Heading back down to base camp and then many, many more miles to go!
When I was in Africa I got super high…. 19,341 feet to be exact! The Kilimanjaro descent was long, slow and somewhat painful. And that is exactly how it feels to come down from a vacation high. The first three weeks after getting back from Africa I felt like a caged animal. The ritual of going to work every morning, paying bills and looking after a puppy seemed like a death sentence. The time spent in Africa made me forget real world responsibilities and everyday stresses. The freedom you feel when you are traveling and experiencing new adventures is unrivaled. It gives you this sense of independence and empowers you to try things you would never do at home; it even allows you to be someone else for a little while. For me, it get to be more extroverted and more brave. Heck I sang karaoke (several times) in hole in the wall bar in Tanzania! Sitting at my desk job felt like torture. I would look at pictures from the trip, re-living the highlight reel and forgetting the missed connections and terrible airport food. I would often daydream about a life that did not involve Excel spreadsheets and conference calls.
Sully’s sad puppy dog eyes is exactly how I felt!
For weeks I would steal spare moments to research far away places and adrenalin rushing adventures. I had already calculated my exact number vacation days before leaving Africa and if I time it right over a holiday (and forego spending it with my family) then I can totally squeeze in another trip! I switched my credit cards so I could start collecting better mileage points and figured out a system for putting all my expenses on cards that get paid off every month. I made a list of the places I didn’t mind going to alone and another list if I ever find someone to come with me. I would lay in bed at night thinking about how I wanted a more exciting life, even though I just bought a house to plant some real roots here in Alabama. How can I have roots and wings? Is that possible? I was hung up on not having an exciting job that I could travel the world with, but then I reminded myself that the job I have is the one that affords me to have these amazing experiences and to be grateful.
I also had to remind myself that after two weeks of travel, I was ready to come home. I missed ketchup that tasted like Heinz 57 and having ice in my drinks. I missed talking to my family and friends on the same time zone and I was excited to get home and start decorating my new house. The hardest part of coming down from a vacation high is finding contentment in your everyday life. And it is something that I literally go through after every adventure. It’s easy to get caught up in seeing other people’s lives unfold on social media and it seem like they are always traveling or doing something glamorous (I won’t deny that that is what my life probably looks like to outsiders) but the key is to remind yourself that it’s your everyday life that is sustainable and what gives you purpose. I think traveling and vacations help spice it up and can also help you gain perspective to better your real life.

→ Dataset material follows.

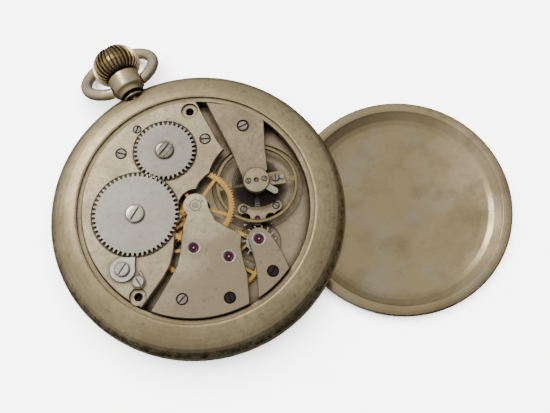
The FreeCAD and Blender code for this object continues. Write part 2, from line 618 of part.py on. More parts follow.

The good news is that after a few weeks of wishing you were anywhere but here, reality settles back in and you start to feel more at peace. You find the joys in the weekend getaways to the beach or the family farm, you can find feelings of accomplishment after weekend of productive chores or installing the most amazing shoe a rack. I still have this light inside of me that burns for wanderlust – I know that will never go away. So until the next great adventure, I am happy here, in Mountain Brook, Alabama with my little house and really big puppy!